--- Given information ---
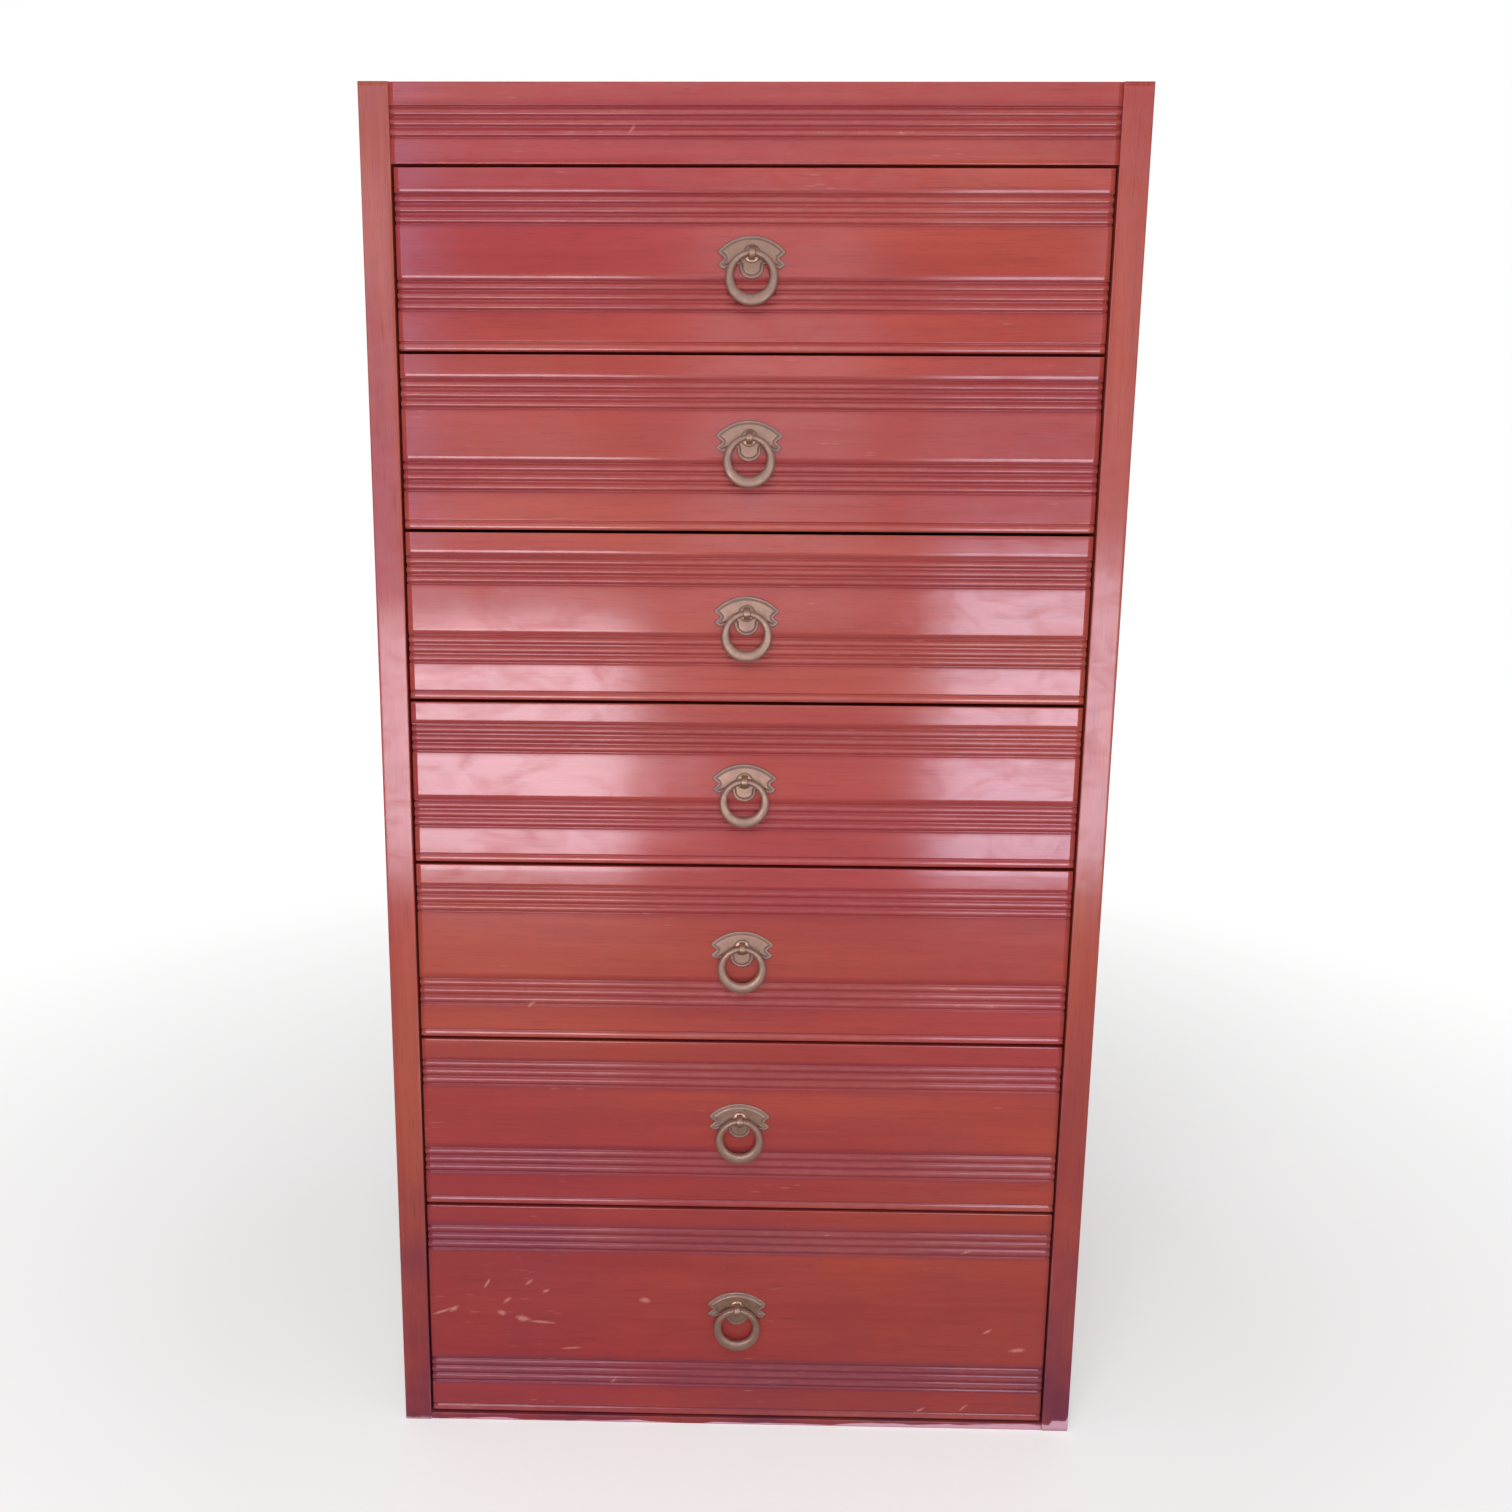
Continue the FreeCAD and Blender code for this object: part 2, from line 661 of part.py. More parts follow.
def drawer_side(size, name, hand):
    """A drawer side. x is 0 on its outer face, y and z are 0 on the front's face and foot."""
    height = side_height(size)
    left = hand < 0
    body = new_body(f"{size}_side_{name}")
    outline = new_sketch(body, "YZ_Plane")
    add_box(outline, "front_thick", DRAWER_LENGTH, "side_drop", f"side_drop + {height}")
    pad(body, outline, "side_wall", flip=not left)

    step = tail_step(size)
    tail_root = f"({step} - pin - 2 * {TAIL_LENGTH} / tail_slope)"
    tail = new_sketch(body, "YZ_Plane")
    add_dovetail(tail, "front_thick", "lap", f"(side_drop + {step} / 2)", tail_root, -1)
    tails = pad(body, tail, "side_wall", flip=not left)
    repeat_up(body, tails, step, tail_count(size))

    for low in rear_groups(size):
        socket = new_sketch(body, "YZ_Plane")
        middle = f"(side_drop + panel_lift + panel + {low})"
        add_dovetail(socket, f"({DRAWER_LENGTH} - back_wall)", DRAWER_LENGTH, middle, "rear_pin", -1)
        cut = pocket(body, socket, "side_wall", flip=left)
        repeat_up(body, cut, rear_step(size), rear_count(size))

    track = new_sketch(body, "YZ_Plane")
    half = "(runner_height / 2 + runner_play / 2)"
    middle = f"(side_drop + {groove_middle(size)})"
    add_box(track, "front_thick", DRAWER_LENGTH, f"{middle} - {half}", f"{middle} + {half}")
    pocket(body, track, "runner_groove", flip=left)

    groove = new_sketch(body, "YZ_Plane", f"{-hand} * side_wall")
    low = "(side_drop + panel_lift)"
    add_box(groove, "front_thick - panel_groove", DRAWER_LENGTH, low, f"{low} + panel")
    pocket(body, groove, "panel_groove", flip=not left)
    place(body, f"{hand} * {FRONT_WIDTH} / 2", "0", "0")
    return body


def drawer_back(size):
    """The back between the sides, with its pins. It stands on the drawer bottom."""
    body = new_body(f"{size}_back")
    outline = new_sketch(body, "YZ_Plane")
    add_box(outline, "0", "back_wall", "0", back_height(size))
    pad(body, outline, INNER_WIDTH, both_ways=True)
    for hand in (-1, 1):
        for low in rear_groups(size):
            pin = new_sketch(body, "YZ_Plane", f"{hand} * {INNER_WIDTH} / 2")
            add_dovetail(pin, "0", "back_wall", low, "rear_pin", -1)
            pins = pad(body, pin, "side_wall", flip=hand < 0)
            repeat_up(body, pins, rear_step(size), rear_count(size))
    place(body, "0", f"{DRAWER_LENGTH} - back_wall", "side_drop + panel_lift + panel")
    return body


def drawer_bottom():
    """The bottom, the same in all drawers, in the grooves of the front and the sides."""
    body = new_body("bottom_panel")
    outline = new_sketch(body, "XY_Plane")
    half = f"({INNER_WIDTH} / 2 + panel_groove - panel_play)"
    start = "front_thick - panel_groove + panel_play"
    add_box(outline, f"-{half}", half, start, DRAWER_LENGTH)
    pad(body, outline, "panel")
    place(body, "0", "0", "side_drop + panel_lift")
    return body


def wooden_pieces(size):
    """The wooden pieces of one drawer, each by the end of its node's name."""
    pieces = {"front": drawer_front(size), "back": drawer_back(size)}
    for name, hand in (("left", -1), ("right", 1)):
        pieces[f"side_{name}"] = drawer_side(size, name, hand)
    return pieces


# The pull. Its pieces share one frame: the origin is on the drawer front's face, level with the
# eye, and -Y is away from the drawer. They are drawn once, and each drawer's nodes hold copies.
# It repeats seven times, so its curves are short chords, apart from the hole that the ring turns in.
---
Please restate the whole listing word for word.

## Finished answer
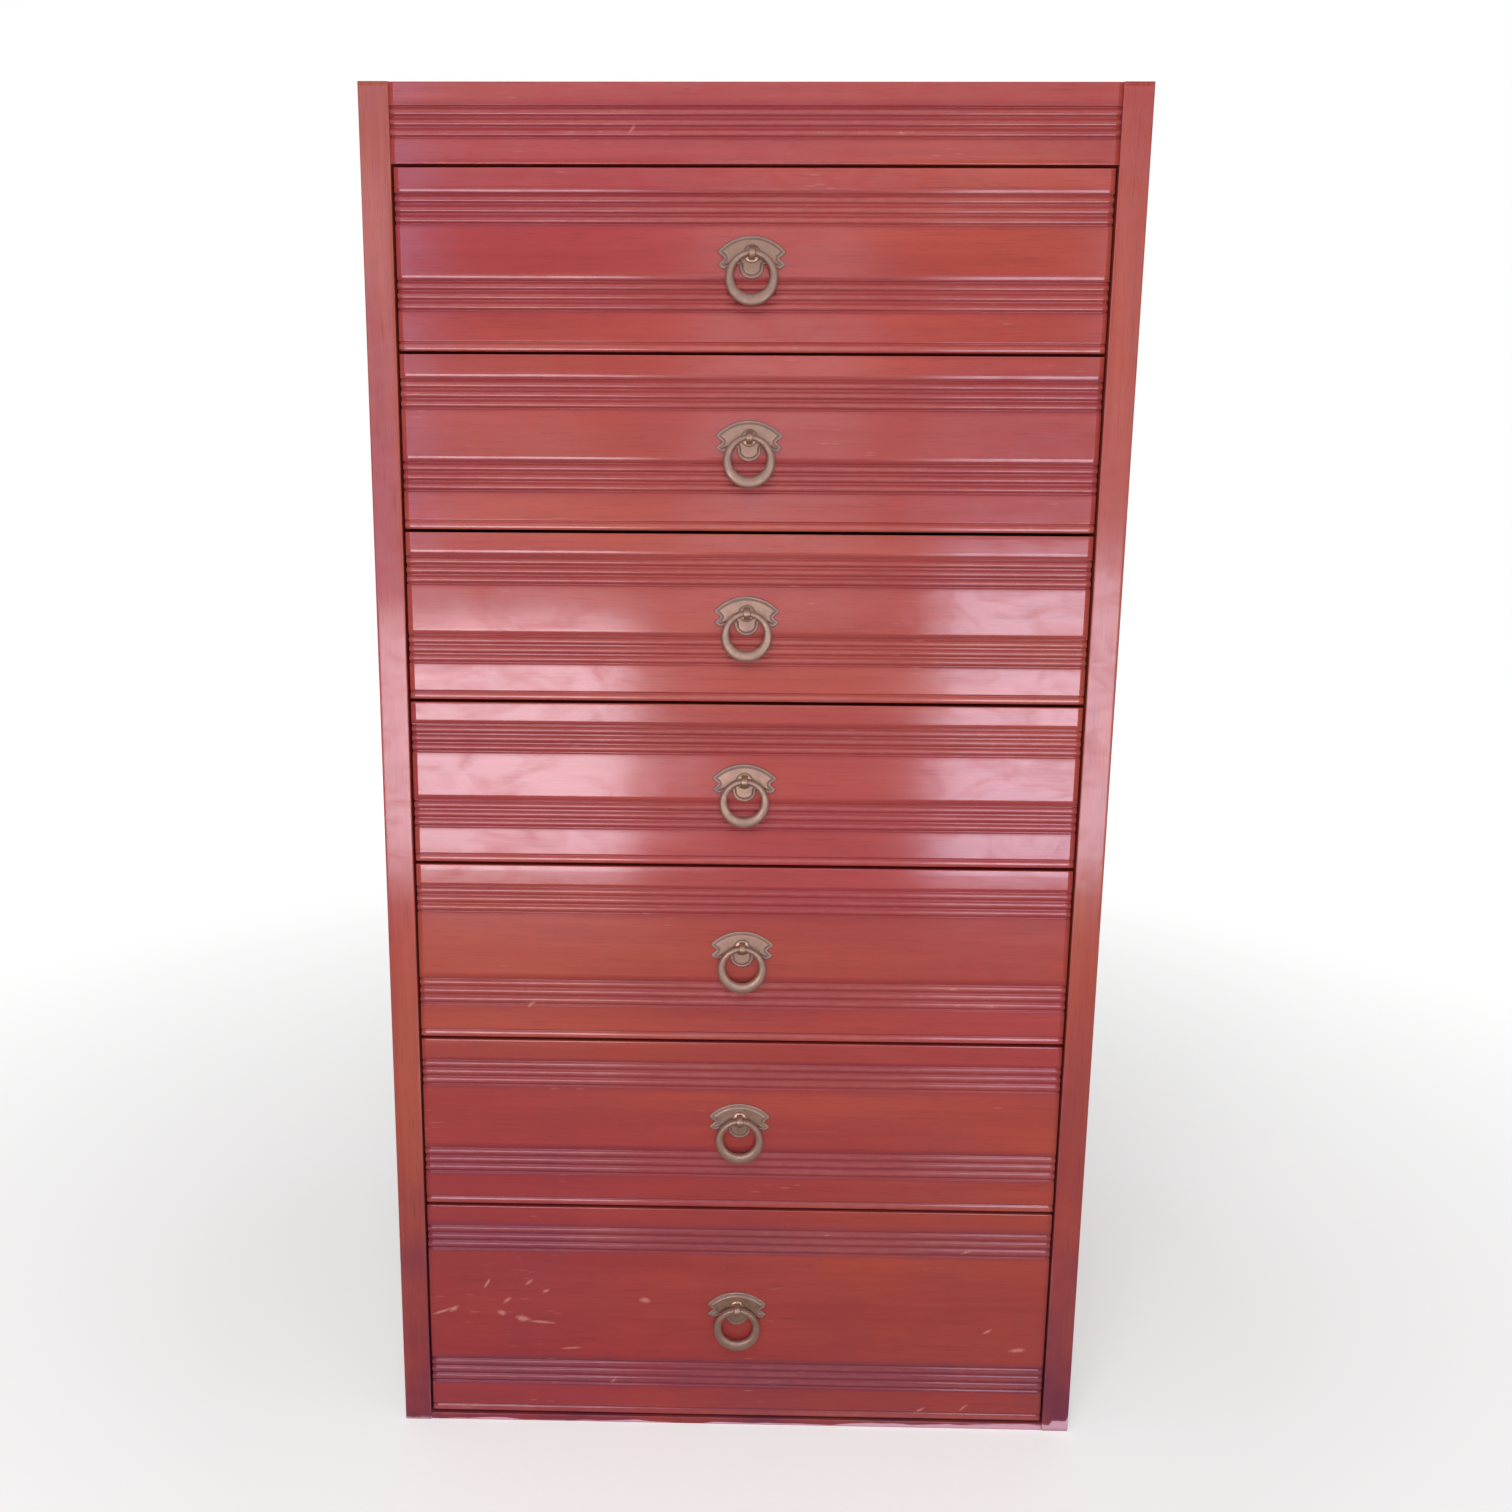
Continue the FreeCAD and Blender code for this object: part 2, from line 661 of part.py. More parts follow.
def drawer_side(size, name, hand):
    """A drawer side. x is 0 on its outer face, y and z are 0 on the front's face and foot."""
    height = side_height(size)
    left = hand < 0
    body = new_body(f"{size}_side_{name}")
    outline = new_sketch(body, "YZ_Plane")
    add_box(outline, "front_thick", DRAWER_LENGTH, "side_drop", f"side_drop + {height}")
    pad(body, outline, "side_wall", flip=not left)

    step = tail_step(size)
    tail_root = f"({step} - pin - 2 * {TAIL_LENGTH} / tail_slope)"
    tail = new_sketch(body, "YZ_Plane")
    add_dovetail(tail, "front_thick", "lap", f"(side_drop + {step} / 2)", tail_root, -1)
    tails = pad(body, tail, "side_wall", flip=not left)
    repeat_up(body, tails, step, tail_count(size))

    for low in rear_groups(size):
        socket = new_sketch(body, "YZ_Plane")
        middle = f"(side_drop + panel_lift + panel + {low})"
        add_dovetail(socket, f"({DRAWER_LENGTH} - back_wall)", DRAWER_LENGTH, middle, "rear_pin", -1)
        cut = pocket(body, socket, "side_wall", flip=left)
        repeat_up(body, cut, rear_step(size), rear_count(size))

    track = new_sketch(body, "YZ_Plane")
    half = "(runner_height / 2 + runner_play / 2)"
    middle = f"(side_drop + {groove_middle(size)})"
    add_box(track, "front_thick", DRAWER_LENGTH, f"{middle} - {half}", f"{middle} + {half}")
    pocket(body, track, "runner_groove", flip=left)

    groove = new_sketch(body, "YZ_Plane", f"{-hand} * side_wall")
    low = "(side_drop + panel_lift)"
    add_box(groove, "front_thick - panel_groove", DRAWER_LENGTH, low, f"{low} + panel")
    pocket(body, groove, "panel_groove", flip=not left)
    place(body, f"{hand} * {FRONT_WIDTH} / 2", "0", "0")
    return body


def drawer_back(size):
    """The back between the sides, with its pins. It stands on the drawer bottom."""
    body = new_body(f"{size}_back")
    outline = new_sketch(body, "YZ_Plane")
    add_box(outline, "0", "back_wall", "0", back_height(size))
    pad(body, outline, INNER_WIDTH, both_ways=True)
    for hand in (-1, 1):
        for low in rear_groups(size):
            pin = new_sketch(body, "YZ_Plane", f"{hand} * {INNER_WIDTH} / 2")
            add_dovetail(pin, "0", "back_wall", low, "rear_pin", -1)
            pins = pad(body, pin, "side_wall", flip=hand < 0)
            repeat_up(body, pins, rear_step(size), rear_count(size))
    place(body, "0", f"{DRAWER_LENGTH} - back_wall", "side_drop + panel_lift + panel")
    return body


def drawer_bottom():
    """The bottom, the same in all drawers, in the grooves of the front and the sides."""
    body = new_body("bottom_panel")
    outline = new_sketch(body, "XY_Plane")
    half = f"({INNER_WIDTH} / 2 + panel_groove - panel_play)"
    start = "front_thick - panel_groove + panel_play"
    add_box(outline, f"-{half}", half, start, DRAWER_LENGTH)
    pad(body, outline, "panel")
    place(body, "0", "0", "side_drop + panel_lift")
    return body


def wooden_pieces(size):
    """The wooden pieces of one drawer, each by the end of its node's name."""
    pieces = {"front": drawer_front(size), "back": drawer_back(size)}
    for name, hand in (("left", -1), ("right", 1)):
        pieces[f"side_{name}"] = drawer_side(size, name, hand)
    return pieces


# The pull. Its pieces share one frame: the origin is on the drawer front's face, level with the
# eye, and -Y is away from the drawer. They are drawn once, and each drawer's nodes hold copies.
# It repeats seven times, so its curves are short chords, apart from the hole that the ring turns in.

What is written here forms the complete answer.